"Parece que Jesús sugiere que la identidad nace de la carencia, no de la posesión"
"La parábola es una representación dramática y teatral de la desigualdad. Y de su consecuencia última: el abismo"
"Parece que Jesús sugiere que la identidad nace de la carencia, no de la posesión"
Dos hombres, dos mundos. Uno viste de púrpura y lino finísimo. El otro está cubierto de llagas y yace en el suelo. El primero festeja cada día, el segundo sueña con las migajas.
Las primeras líneas de esta parábola bastan para crear una geometría despiadada: arriba y abajo, dentro y fuera, saciado y hambriento. Sin comentarios morales. Sin denuncias. Solo la descripción seca de dos destinos paralelos que no se tocan. Los dos destinos del mundo.
El rico no tiene nombre: es el anonimato de la opulencia. Basta con saber que es de marca, que es una masa informe de quienes aman la forma y los focos. Para Jesús es uno cualquiera. El pobre, en cambio, tiene un nombre: se llama Lázaro. Parece que Jesús sugiere que la identidad nace de la carencia, no de la posesión. Que el rostro se esculpe en la necesidad, no en las cremas bronceadoras.
Lázaro yace ante la puerta. No llama, no habla, no molesta. Está ahí. Es una presencia muda, visible e ignorada. Solo los perros se fijan en él. Y le lamen las llagas. Animales impuros, pero compasivos, misericordiosos. Una inversión: las bestias ven lo que el hombre no ve.

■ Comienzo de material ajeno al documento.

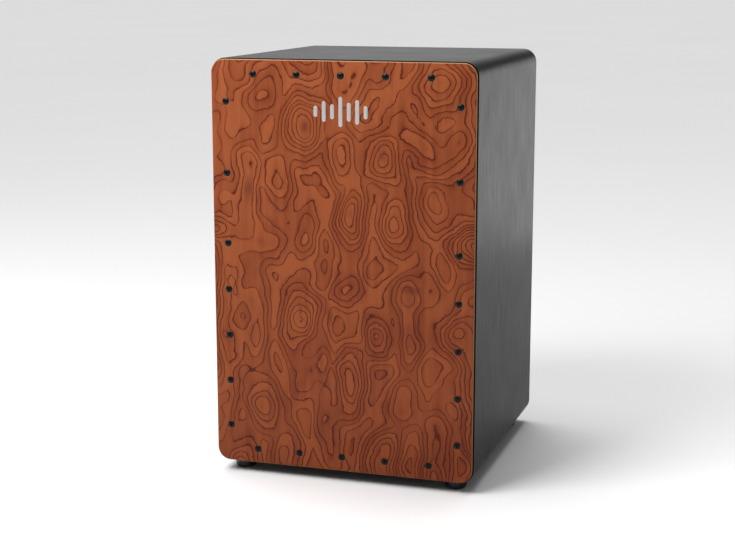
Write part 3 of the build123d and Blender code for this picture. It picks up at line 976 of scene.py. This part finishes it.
def cut_cross(screw, head_radius, top, recess_depth):
    """Cuts a tapered cross recess into a screw's head."""
    reach, width = 1.22 * head_radius, 0.27 * head_radius
    for quarter in range(2):
        low = Vector((-reach / 2, -width / 2, top - recess_depth))
        high = Vector((reach / 2, width / 2, top + 1 * MM))
        wing = block("wing", low, high)
        bpy.ops.object.mode_set(mode="EDIT")
        pick(wing, "faces", lies_at(2, low.z))
        bpy.ops.transform.resize(value=(0.32, 0.62, 1), center_override=(0, 0, low.z))
        bpy.ops.mesh.select_all(action="SELECT")
        bpy.ops.transform.rotate(value=quarter * math.pi / 2, orient_axis="Z", center_override=(0, 0, 0))
        bpy.ops.object.mode_set(mode="OBJECT")
        carve(screw, wing)


def screw_places(node, surface_y, towards):
    """Where each screw of a CAD node meets a panel's face, turned from +Z to face -Y (-1) or +Y (1)."""
    turn = Matrix.Rotation(-towards * math.pi / 2, 4, "X")
    for low, high in screw_boxes(node):
        centre = (low + high) / 2
        yield Matrix.Translation((centre.x, surface_y, centre.z)) @ turn


def fill_with_screws(model, node, towards, surface_y, draw):
    """Copies one screw to each solid of a CAD node, each turned by a different amount, as one object."""
    copies = []
    for place in screw_places(node, surface_y, towards):
        spin = Matrix.Rotation(draw.uniform(0, math.pi / 2), 4, "Z")
        copies.append(copy_to(model, place @ spin))
    return join(node + "_heads", copies)


# ---------------------------------------------------------------- the studio

FLOOR_RADIUS = 40
CAMERA_PLACE = (0.520, -1.681, 0.558)
CAMERA_SWING = 17.74  # degrees that it turns left of straight ahead
CAMERA_DROP = 11.11  # degrees that it looks down
CAMERA_LENS = 74.3
CAMERA_SENSOR = 36
STUDIO_AIR = (1.0, 1.0, 1.0)
AIR_STRENGTH = 0.20
BACKDROP_STRENGTH = 0.72  # what the camera sees past the floor
OVERHEAD_STRENGTH = 2.2  # of the wide overhead light that keeps the floor pale
OVERHEAD_TURN = (math.radians(-12), math.radians(-10), 0)
OVERHEAD_WIDTH = math.radians(50)

# Width, height and places in metres, power in watts, spread in degrees.
Softbox = namedtuple("Softbox", "name place target width height power spread")
SOFTBOXES = (
    Softbox("key_softbox", (-0.7, -1.0, 1.5), (-0.08, 0, 0.5), 0.9, 0.9, 30, 180),
    Softbox("side_softbox", (0.50, 0.95, 0.33), (0.15, 0, 0.36), 0.6, 0.5, 0.22, 70),
    Softbox("top_softbox", (-0.38, 1.20, 0.74), (0, 0, 0.47), 1.0, 0.4, 0.18, 70),
)


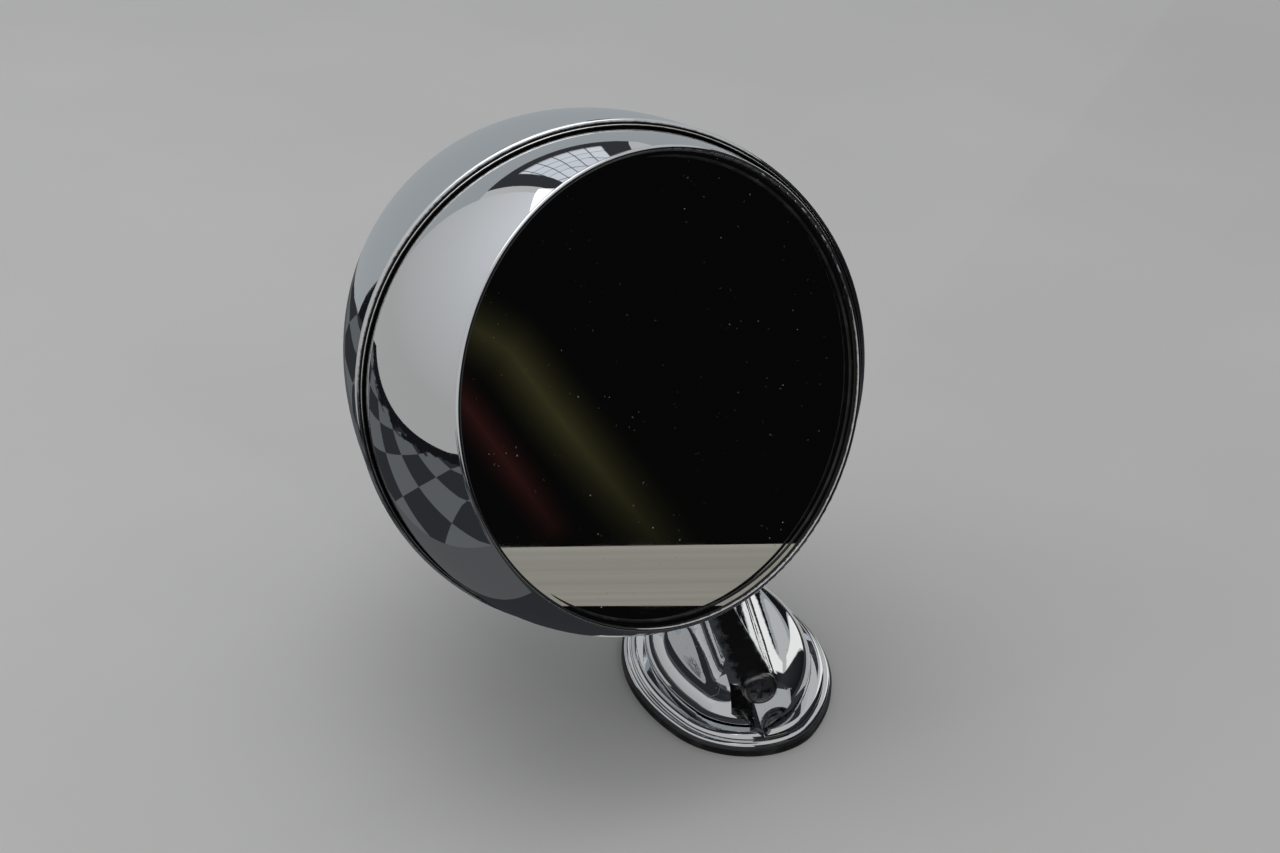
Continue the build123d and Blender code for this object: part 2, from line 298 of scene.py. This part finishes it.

Luego el tiempo se rompe: los dos mueren. Pero no, no acaba todo así. Solo cambia el escenario, que ahora es el del más allá. Sentimos el aire movido por las alas de los ángeles que llevan a ese pobre hombre junto a Abraham, es decir, al paraíso. El rico, en cambio, es enterrado y ahora se encuentra en el infierno, entre los tormentos. Nadie lo ha llevado allí: ha ido a parar solo. El que estaba arriba ahora está abajo. El que estaba abajo, ahora está arriba. El mundo se invierte especularmente.
El rico levanta los ojos y ve a Lázaro. Es la primera vez que realmente lo mira, que lo ve. Y lo reconoce. Pero no lo llama por su nombre. Ni siquiera parece sorprendido por el cambio del que forma parte. Habla con Abraham, como si Lázaro siguiera siendo un siervo, y él no se fía de los siervos. Se dirige a Abraham, ahora «poderoso» en el más allá, con tono lastimero: «Padre Abraham, ten piedad de mí y envía a Lázaro para que moje la punta de su dedo en agua y me refresque la lengua, porque sufro terriblemente en esta llama».
Abraham responde con calma: «Hijo, recuerda que en la vida tú recibiste tus bienes, y Lázaro, sus males; pero ahora él es consolado, y tú estás atormentado». La púrpura y los harapos, la fiesta y las migajas. Y luego, claro como una navaja: «Entre nosotros y vosotros se ha fijado un gran abismo». Cae el telón sobre el abismo.
El rico había construido un abismo entre él y el pobre Lázaro. Ahora, en el más allá, nada ha cambiado. El abismo está ahí. El rico no está condenado por crueldad, sino por indiferencia. La parábola es una representación dramática y teatral de la desigualdad. Y de su consecuencia última: el abismo, la imposibilidad del encuentro cuando el corazón se ha acostumbrado a mirar y no ver.
Las cortinas que están a punto de cerrarse sobre el abismo son retenidas por un instante por la mano del rico, que sigue dirigiéndose a Abraham (nunca directamente al pobre): ¡que ordene a Lázaro que vaya a advertir a sus cinco hermanos! ¡Que les dé una señal! Que los amoneste severamente, para que no terminen también ellos en el tormento. Pero Abraham no se deja conmover. Parece inflexible. Y responde secamente: «Tienen a Moisés y a los profetas, que los escuchen». El rico insiste: «¡Pero no, no basta! ¡Debe haber un efecto escénico: alguien que resucite de entre los muertos y haga un espectáculo que los asuste de muerte!». Abraham concluye: «Si no escuchan a Moisés y a los profetas, tampoco se dejarán convencer por el espectáculo de un muerto resucitado». Se bajan las cortinas, se apagan las luces.